• Exercise requirements: Can you print every record below exactly as written?

[Data entries]

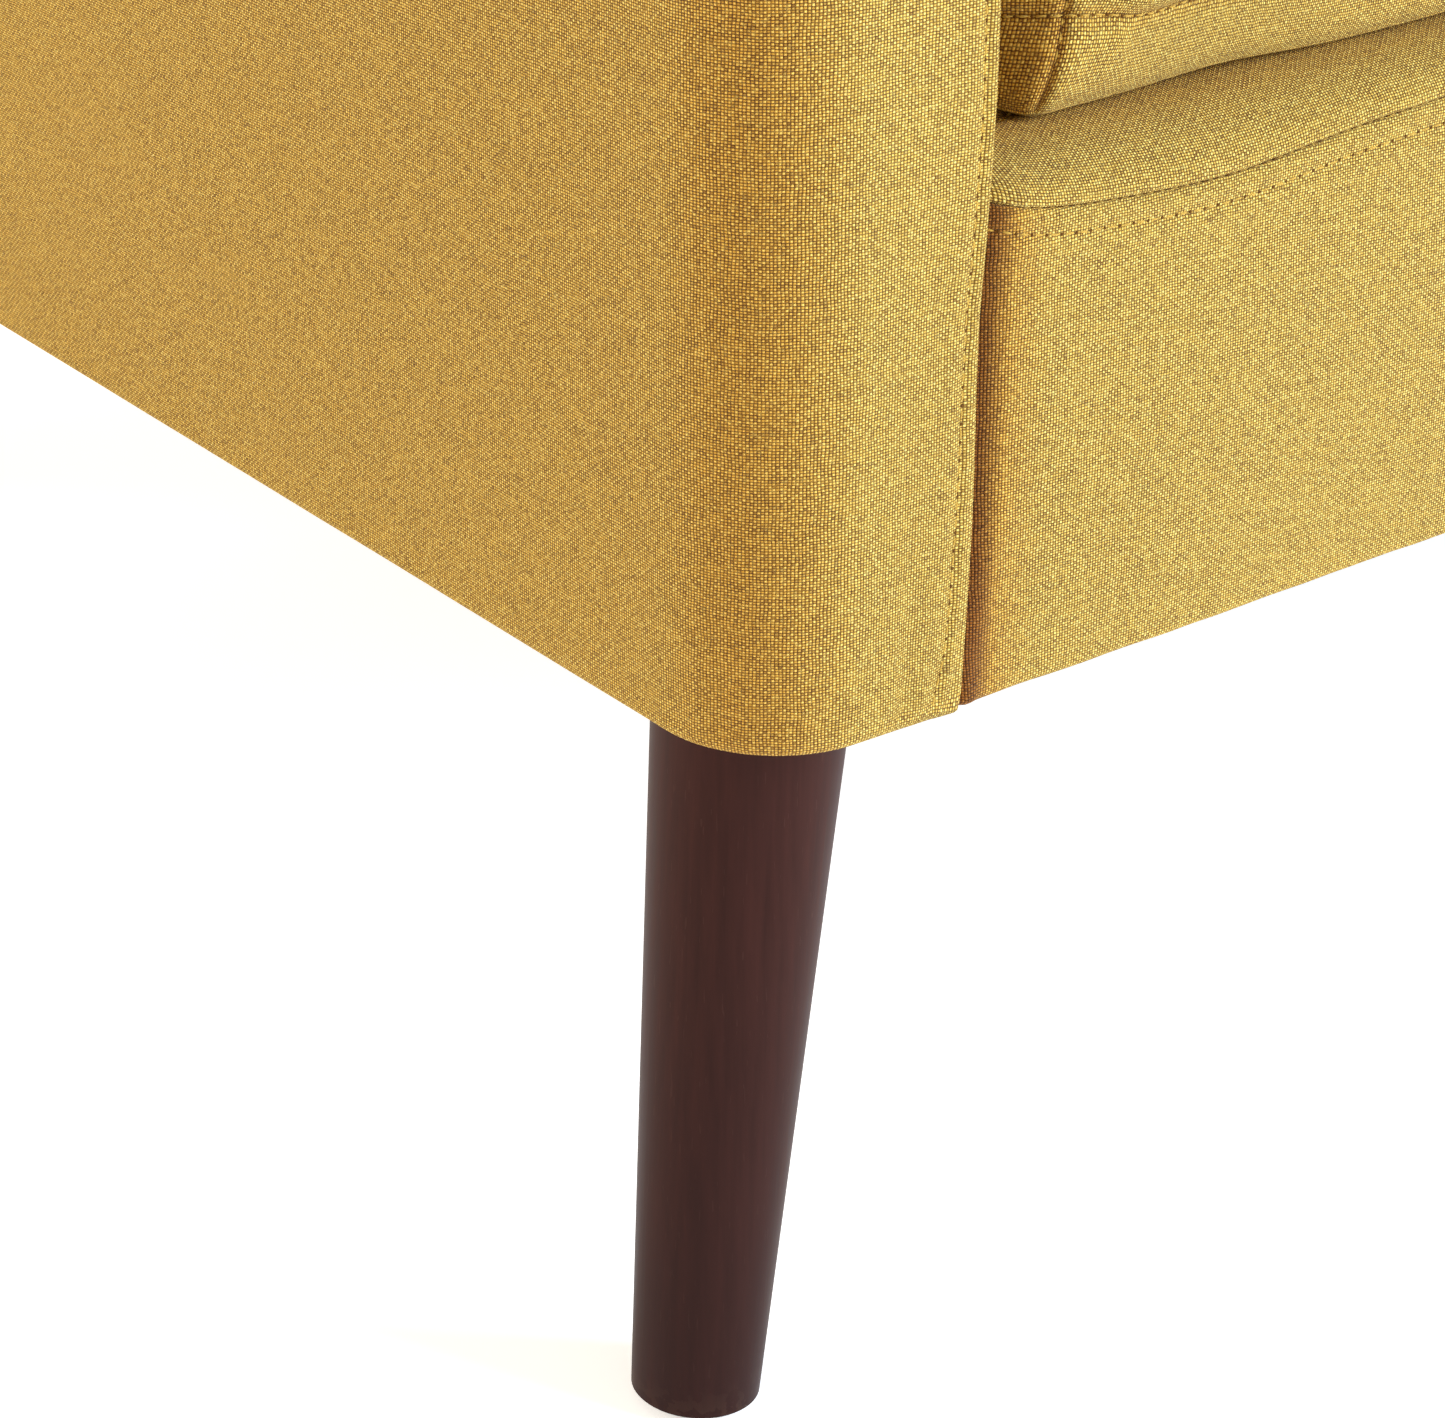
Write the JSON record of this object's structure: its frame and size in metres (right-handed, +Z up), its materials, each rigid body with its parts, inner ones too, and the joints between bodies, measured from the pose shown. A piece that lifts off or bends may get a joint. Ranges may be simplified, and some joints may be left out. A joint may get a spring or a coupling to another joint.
{
  "type": "two-seat sofa",
  "caption": "Two-seat upholstered sofa with slim padded arms, loose seat and back cushions, and splayed round tapered wooden legs.",
  "frame": {"origin": "on the floor, under the middle of the sofa", "axes": "+X along the width, to the right as seen from the front; the front faces -Y; +Z up"},
  "size_m": [1.4, 0.8, 0.83],
  "materials": {
    "mustard_weave": "plain linen-look weave in mustard yellow, light and ochre threads",
    "dark_wood": "satin dark brown lacquer, faint pores",
    "frame_wood": "sawn softwood",
    "board": "matte fibreboard",
    "foam": "open-cell foam, matte",
    "fibre": "white fibre wadding, matte",
    "webbing": "elastic webbing, matte",
    "felt_pad": "grey needled felt",
    "dust_cloth": "thin black non-woven cloth",
    "spring_steel": "oil-tempered wire",
    "zinc_plate": "zinc plated",
    "glide_plastic": "matte black",
    "zip_tape": "woven tape with a coil, mustard",
    "zip_metal": "antique brass finish"
  },
  "bodies": {
    "sofa": {"front_rail": "frame_wood", "back_rail": "frame_wood", "left_side_rail": "frame_wood", "right_side_rail": "frame_wood", "centre_stretcher": "frame_wood", "corner_blocks": "frame_wood", "left_arm_front_post": "frame_wood", "right_arm_front_post": "frame_wood", "left_arm_rear_post": "frame_wood", "right_arm_rear_post": "frame_wood", "left_arm_top_rail": "frame_wood", "right_arm_top_rail": "frame_wood", "arm_outer_panels": "board", "arm_inner_panels": "board", "left_arm_foam": "foam", "right_arm_foam": "foam", "left_arm_cover": "mustard_weave", "right_arm_cover": "mustard_weave", "left_back_post": "frame_wood", "right_back_post": "frame_wood", "back_top_rail": "frame_wood", "back_lower_rail": "frame_wood", "back_centre_post": "frame_wood", "back_webbing": "webbing", "back_foam": "foam", "back_cover": "mustard_weave", "outer_back_board": "board", "outer_back_wadding": "fibre", "outer_back_cover": "mustard_weave", "seat_springs": "spring_steel", "spring_clips": "spring_steel", "spring_tie_wires": "spring_steel", "spring_pad": "felt_pad", "deck_foam": "foam", "deck_cover": "mustard_weave", "front_border_foam": "foam", "front_border_cover": "mustard_weave", "dust_cover": "dust_cloth", "left_front_leg": "dark_wood", "right_front_leg": "dark_wood", "left_rear_leg": "dark_wood", "right_rear_leg": "dark_wood", "leg_plates": "zinc_plate", "leg_plate_screws": "zinc_plate", "hanger_bolts": "zinc_plate", "leg_glides": "glide_plastic"},
    "left_seat_cushion": {"left_seat_core": "foam", "left_seat_wrap": "fibre", "left_seat_cover": "mustard_weave", "left_seat_zip": "zip_tape"},
    "left_seat_zip_slider": {"left_seat_zip_pull": "zip_metal"},
    "left_back_cushion": {"left_back_filling": "fibre", "left_back_cushion_cover": "mustard_weave"},
    "right_seat_cushion": {"right_seat_core": "foam", "right_seat_wrap": "fibre", "right_seat_cover": "mustard_weave", "right_seat_zip": "zip_tape"},
    "right_seat_zip_slider": {"right_seat_zip_pull": "zip_metal"},
    "right_back_cushion": {"right_back_filling": "fibre", "right_back_cushion_cover": "mustard_weave"}
  },
  "joints": [
    {"name": "left_seat_lift", "type": "slide", "parent": "sofa", "child": "left_seat_cushion", "axis": [0, 0, 1], "range_m": [0, 0.3]},
    {"name": "left_zip_run", "type": "slide", "parent": "left_seat_cushion", "child": "left_seat_zip_slider", "axis": [1, 0, 0], "range_m": [0, 0.48]},
    {"name": "left_back_lift", "type": "slide", "parent": "left_seat_cushion", "child": "left_back_cushion", "axis": [0, 0, 1], "range_m": [0, 0.25]},
    {"name": "right_seat_lift", "type": "slide", "parent": "sofa", "child": "right_seat_cushion", "axis": [0, 0, 1], "range_m": [0, 0.3]},
    {"name": "right_zip_run", "type": "slide", "parent": "right_seat_cushion", "child": "right_seat_zip_slider", "axis": [-1, 0, 0], "range_m": [0, 0.48]},
    {"name": "right_back_lift", "type": "slide", "parent": "right_seat_cushion", "child": "right_back_cushion", "axis": [0, 0, 1], "range_m": [0, 0.25]}
  ]
}
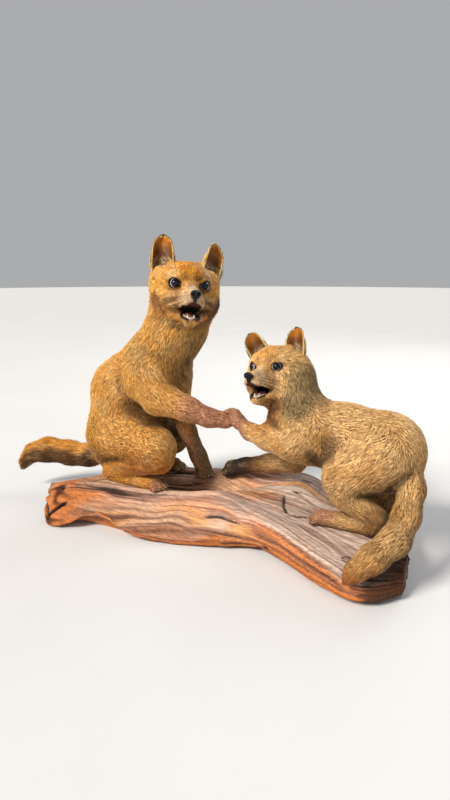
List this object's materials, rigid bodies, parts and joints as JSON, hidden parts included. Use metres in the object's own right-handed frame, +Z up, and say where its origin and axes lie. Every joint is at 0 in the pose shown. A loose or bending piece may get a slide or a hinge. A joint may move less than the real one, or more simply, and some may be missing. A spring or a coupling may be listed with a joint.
{
  "type": "taxidermy red fox",
  "caption": "Young red fox mounted sitting on a driftwood base, forepaw raised to a second, crouching fox that shares the mount.",
  "frame": {"origin": "on the flat underside of the driftwood, under the gap between the two animals", "axes": "+X along the wood from the sitting fox to the crouching one, +Y to the rear of the mount as displayed, +Z up"},
  "size_m": [0.6907, 0.2513, 0.429],
  "materials": {
    "coat": "dense soft fur, matte, sandy orange",
    "paw": "short thin fur, matte, red brown",
    "eye": "polished dark eye, opaque",
    "nose_skin": "black, slightly glossy",
    "teeth": "satin off-white with pink gum",
    "tongue": "dull dark pink",
    "driftwood": "weathered bare wood, orange brown front and grey top"
  },
  "bodies": {
    "root": {"driftwood_base": "driftwood", "fox_head": "coat", "fox_neck": "coat", "fox_trunk": "coat", "fox_tail_base": "coat", "fox_tail_end": "coat", "fox_thigh_left": "coat", "fox_thigh_right": "coat", "fox_foreleg_left": "coat", "fox_foreleg_right": "coat", "fox_hind_foot_left": "paw", "fox_hind_foot_right": "paw", "fox_forepaw_left": "paw", "fox_forepaw_right": "paw", "fox_ear_left": "coat", "fox_ear_right": "coat", "fox_eye_left": "eye", "fox_eye_right": "eye", "fox_nose": "nose_skin", "fox_lower_teeth": "teeth", "fox_tongue": "tongue", "second_fox": "coat"}
  },
  "joints": []
}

• Solution below:
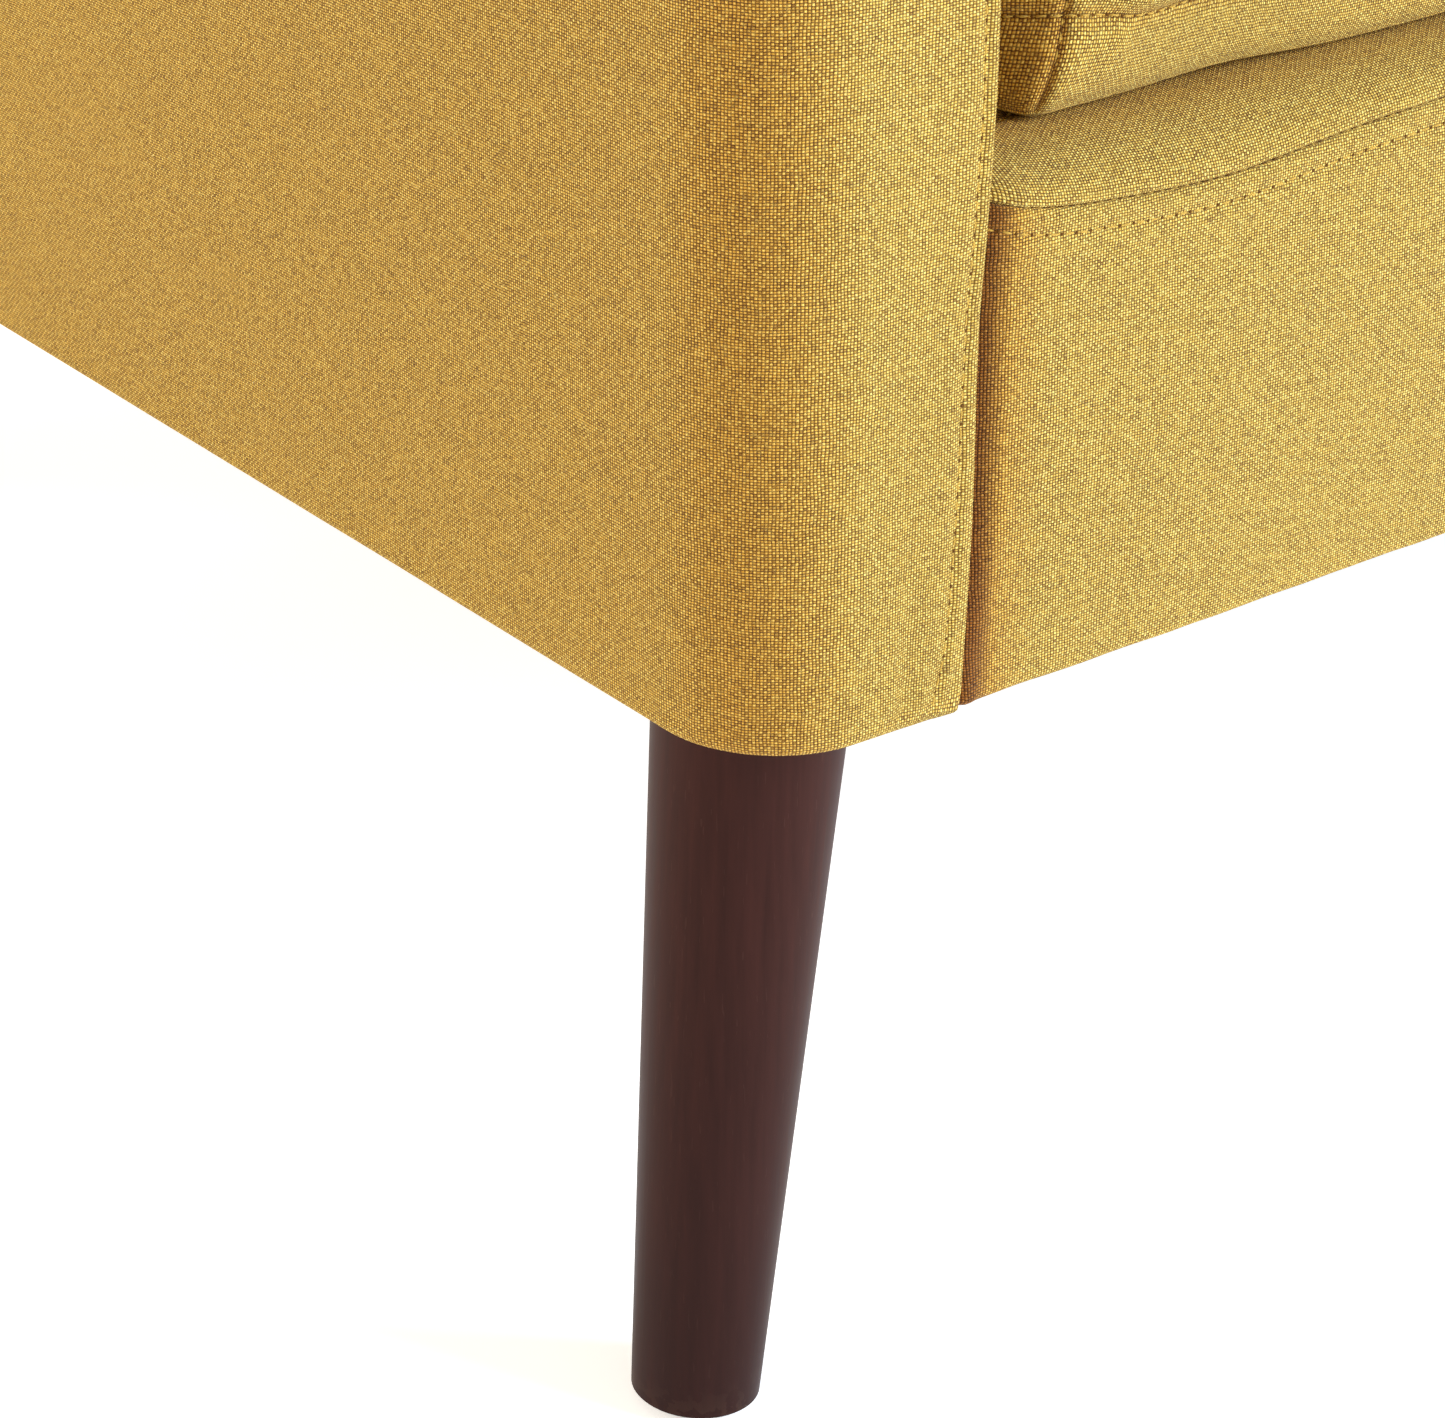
Write the JSON record of this object's structure: its frame and size in metres (right-handed, +Z up), its materials, each rigid body with its parts, inner ones too, and the joints between bodies, measured from the pose shown. A piece that lifts off or bends may get a joint. Ranges may be simplified, and some joints may be left out. A joint may get a spring or a coupling to another joint.
{
  "type": "two-seat sofa",
  "caption": "Two-seat upholstered sofa with slim padded arms, loose seat and back cushions, and splayed round tapered wooden legs.",
  "frame": {"origin": "on the floor, under the middle of the sofa", "axes": "+X along the width, to the right as seen from the front; the front faces -Y; +Z up"},
  "size_m": [1.4, 0.8, 0.83],
  "materials": {
    "mustard_weave": "plain linen-look weave in mustard yellow, light and ochre threads",
    "dark_wood": "satin dark brown lacquer, faint pores",
    "frame_wood": "sawn softwood",
    "board": "matte fibreboard",
    "foam": "open-cell foam, matte",
    "fibre": "white fibre wadding, matte",
    "webbing": "elastic webbing, matte",
    "felt_pad": "grey needled felt",
    "dust_cloth": "thin black non-woven cloth",
    "spring_steel": "oil-tempered wire",
    "zinc_plate": "zinc plated",
    "glide_plastic": "matte black",
    "zip_tape": "woven tape with a coil, mustard",
    "zip_metal": "antique brass finish"
  },
  "bodies": {
    "sofa": {"front_rail": "frame_wood", "back_rail": "frame_wood", "left_side_rail": "frame_wood", "right_side_rail": "frame_wood", "centre_stretcher": "frame_wood", "corner_blocks": "frame_wood", "left_arm_front_post": "frame_wood", "right_arm_front_post": "frame_wood", "left_arm_rear_post": "frame_wood", "right_arm_rear_post": "frame_wood", "left_arm_top_rail": "frame_wood", "right_arm_top_rail": "frame_wood", "arm_outer_panels": "board", "arm_inner_panels": "board", "left_arm_foam": "foam", "right_arm_foam": "foam", "left_arm_cover": "mustard_weave", "right_arm_cover": "mustard_weave", "left_back_post": "frame_wood", "right_back_post": "frame_wood", "back_top_rail": "frame_wood", "back_lower_rail": "frame_wood", "back_centre_post": "frame_wood", "back_webbing": "webbing", "back_foam": "foam", "back_cover": "mustard_weave", "outer_back_board": "board", "outer_back_wadding": "fibre", "outer_back_cover": "mustard_weave", "seat_springs": "spring_steel", "spring_clips": "spring_steel", "spring_tie_wires": "spring_steel", "spring_pad": "felt_pad", "deck_foam": "foam", "deck_cover": "mustard_weave", "front_border_foam": "foam", "front_border_cover": "mustard_weave", "dust_cover": "dust_cloth", "left_front_leg": "dark_wood", "right_front_leg": "dark_wood", "left_rear_leg": "dark_wood", "right_rear_leg": "dark_wood", "leg_plates": "zinc_plate", "leg_plate_screws": "zinc_plate", "hanger_bolts": "zinc_plate", "leg_glides": "glide_plastic"},
    "left_seat_cushion": {"left_seat_core": "foam", "left_seat_wrap": "fibre", "left_seat_cover": "mustard_weave", "left_seat_zip": "zip_tape"},
    "left_seat_zip_slider": {"left_seat_zip_pull": "zip_metal"},
    "left_back_cushion": {"left_back_filling": "fibre", "left_back_cushion_cover": "mustard_weave"},
    "right_seat_cushion": {"right_seat_core": "foam", "right_seat_wrap": "fibre", "right_seat_cover": "mustard_weave", "right_seat_zip": "zip_tape"},
    "right_seat_zip_slider": {"right_seat_zip_pull": "zip_metal"},
    "right_back_cushion": {"right_back_filling": "fibre", "right_back_cushion_cover": "mustard_weave"}
  },
  "joints": [
    {"name": "left_seat_lift", "type": "slide", "parent": "sofa", "child": "left_seat_cushion", "axis": [0, 0, 1], "range_m": [0, 0.3]},
    {"name": "left_zip_run", "type": "slide", "parent": "left_seat_cushion", "child": "left_seat_zip_slider", "axis": [1, 0, 0], "range_m": [0, 0.48]},
    {"name": "left_back_lift", "type": "slide", "parent": "left_seat_cushion", "child": "left_back_cushion", "axis": [0, 0, 1], "range_m": [0, 0.25]},
    {"name": "right_seat_lift", "type": "slide", "parent": "sofa", "child": "right_seat_cushion", "axis": [0, 0, 1], "range_m": [0, 0.3]},
    {"name": "right_zip_run", "type": "slide", "parent": "right_seat_cushion", "child": "right_seat_zip_slider", "axis": [-1, 0, 0], "range_m": [0, 0.48]},
    {"name": "right_back_lift", "type": "slide", "parent": "right_seat_cushion", "child": "right_back_cushion", "axis": [0, 0, 1], "range_m": [0, 0.25]}
  ]
}
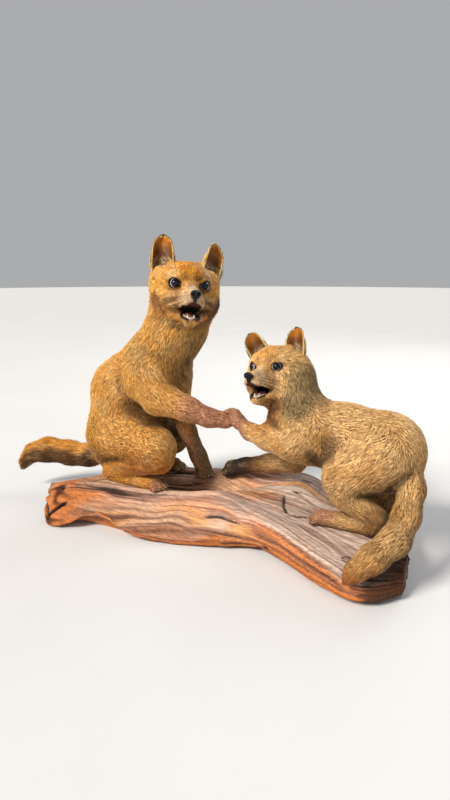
List this object's materials, rigid bodies, parts and joints as JSON, hidden parts included. Use metres in the object's own right-handed frame, +Z up, and say where its origin and axes lie. Every joint is at 0 in the pose shown. A loose or bending piece may get a slide or a hinge. A joint may move less than the real one, or more simply, and some may be missing. A spring or a coupling may be listed with a joint.
{
  "type": "taxidermy red fox",
  "caption": "Young red fox mounted sitting on a driftwood base, forepaw raised to a second, crouching fox that shares the mount.",
  "frame": {"origin": "on the flat underside of the driftwood, under the gap between the two animals", "axes": "+X along the wood from the sitting fox to the crouching one, +Y to the rear of the mount as displayed, +Z up"},
  "size_m": [0.6907, 0.2513, 0.429],
  "materials": {
    "coat": "dense soft fur, matte, sandy orange",
    "paw": "short thin fur, matte, red brown",
    "eye": "polished dark eye, opaque",
    "nose_skin": "black, slightly glossy",
    "teeth": "satin off-white with pink gum",
    "tongue": "dull dark pink",
    "driftwood": "weathered bare wood, orange brown front and grey top"
  },
  "bodies": {
    "root": {"driftwood_base": "driftwood", "fox_head": "coat", "fox_neck": "coat", "fox_trunk": "coat", "fox_tail_base": "coat", "fox_tail_end": "coat", "fox_thigh_left": "coat", "fox_thigh_right": "coat", "fox_foreleg_left": "coat", "fox_foreleg_right": "coat", "fox_hind_foot_left": "paw", "fox_hind_foot_right": "paw", "fox_forepaw_left": "paw", "fox_forepaw_right": "paw", "fox_ear_left": "coat", "fox_ear_right": "coat", "fox_eye_left": "eye", "fox_eye_right": "eye", "fox_nose": "nose_skin", "fox_lower_teeth": "teeth", "fox_tongue": "tongue", "second_fox": "coat"}
  },
  "joints": []
}